Rethinking Human-Nature Relationships in the Time of Coronavirus:
Postmodern Animism in Films by Miyazaki Hayao & Shinkai Makoto

Shoko Yoneyama

Issues we are confronted with in the age of the Anthropocene, such as climate change, extinction, and the coronavirus pandemic demand a fundamental rethink of human-nature relationships, but at the same time we are faced with a ‘crisis of imagination’, which is highlighted by the paucity of stories or narratives that enable us to fully engage with these issues. We have a ‘climate crisis’ as well as a ‘crisis of culture’ and both derive from the same source: epistemological limitations in the paradigm of modernity. The most problematic limitation is the fact that our social scientific knowledge has blind spots when it comes to nature and spirituality which makes it almost impossible for us to rethink human-nature relationships in a meaningful way.

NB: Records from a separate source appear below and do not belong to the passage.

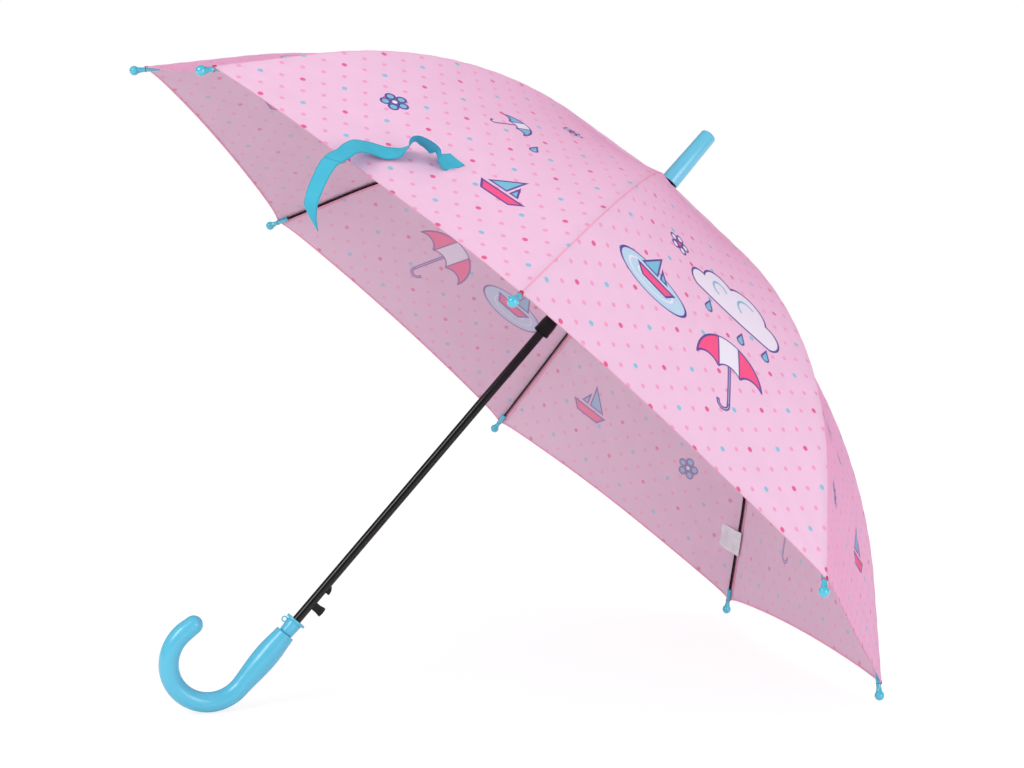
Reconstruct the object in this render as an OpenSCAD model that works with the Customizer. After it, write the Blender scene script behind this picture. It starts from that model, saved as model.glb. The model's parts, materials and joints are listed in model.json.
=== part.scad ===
// Child's stick umbrella with a push-button release, opened and resting on the floor.
// Every piece is drawn about the shaft: z runs along the shaft towards the ferrule,
// z = 0 is the top of the canopy, and x points to the side of the release button.
// standing() then leans the umbrella onto its handle and the tips of two ribs.

/* [Ribs] */
// Straight inner part of each rib, from its pivot
rib_inner = 123; // [110:1:135]
// Angle of the inner part below level when the canopy is open
rib_slope = 11.8; // [9:0.1:14]
// Radius of the curved middle part
rib_bend_r = 431; // [400:1:460]
// Angle that the curved part turns through
rib_bend = 35; // [32:0.5:37]
// Straight outer part of each rib
rib_outer = 83.7; // [70:0.1:95]
// Width of the channel section
rib_w = 3; // [2.6:0.1:3.4]
// Depth of the channel section
rib_h = 2.4; // [2:0.1:2.6]
// Sheet thickness of the channel section
rib_wall = 0.5; // [0.4:0.05:0.6]
// Distance along the rib from its pivot to the stretcher joint
joint_at = 207; // [195:1:212]
// Diameter of the round pin at the outer end of a rib
rib_pin_d = 1.7; // [1.5:0.1:1.9]
// Length of that pin
rib_pin_len = 10; // [8:0.5:13]

/* [Rib tips] */
// Diameter of the ball
ball_d = 8.3; // [7.5:0.1:9]
// Distance from the hem to the middle of the ball
tip_reach = 14; // [12:0.5:17]
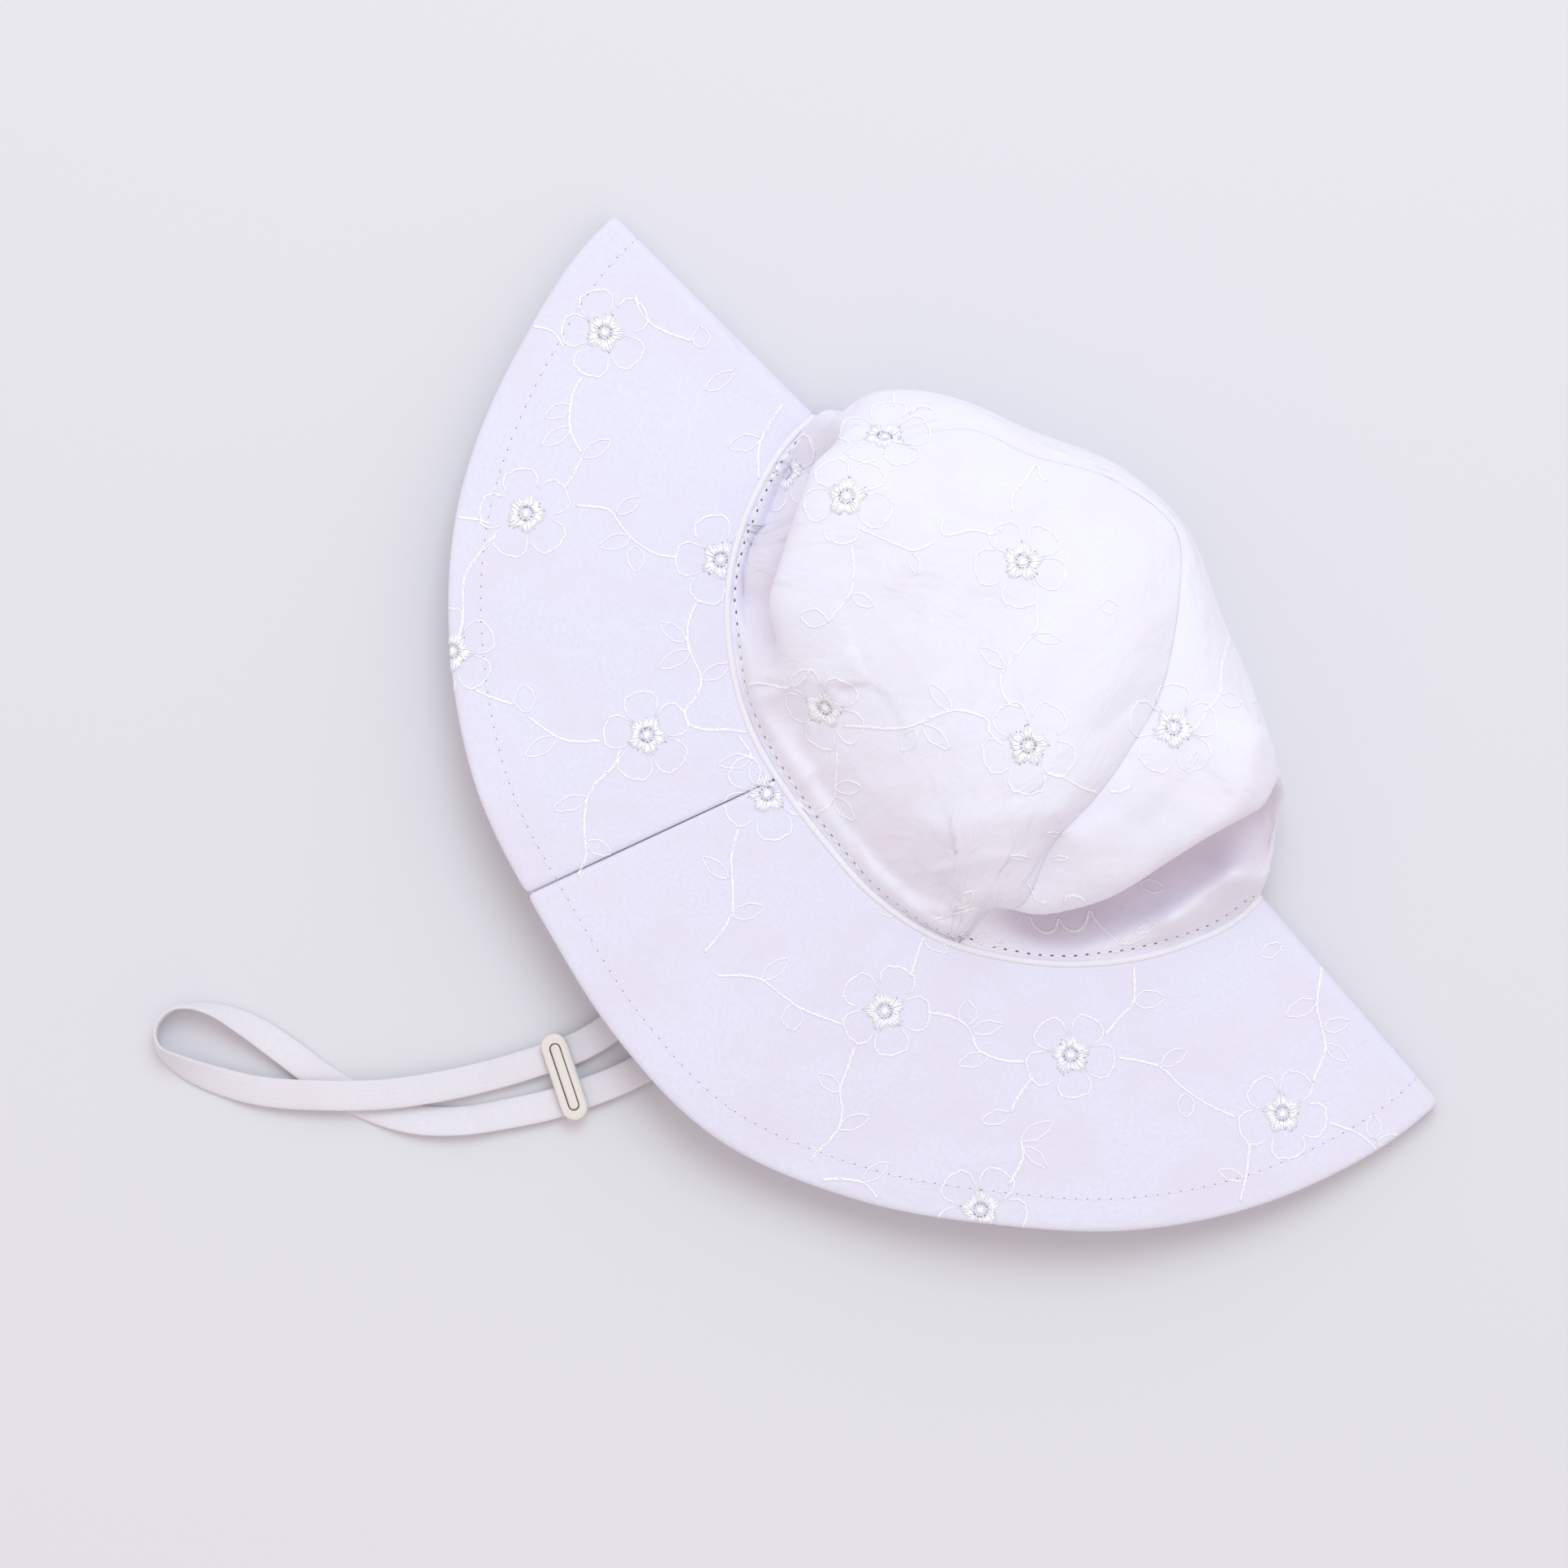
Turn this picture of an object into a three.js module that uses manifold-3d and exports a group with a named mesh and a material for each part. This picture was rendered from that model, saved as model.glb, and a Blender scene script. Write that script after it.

Miyazaki Hayao and Shinkai Makoto, however, directly illuminate these blind spots by making nature and spirituality central features in their animation films. This opens up new epistemological and ontological spaces in the hearts and minds of a global audience, making it possible to imagine something new. And that ‘something new’ is ‘postmodern animism’ which emerged from the fusion of a critique of modernity with the intangible cultural heritage of grassroots Japan. Postmodern animism is a philosophy that sees nature as a combination of the life-world and the spiritual-world thus enabling us to engage with climate change and the COVID-19 pandemic in a radically different way. It helps us to conceive a new paradigm that is more suitable for the Anthropocene.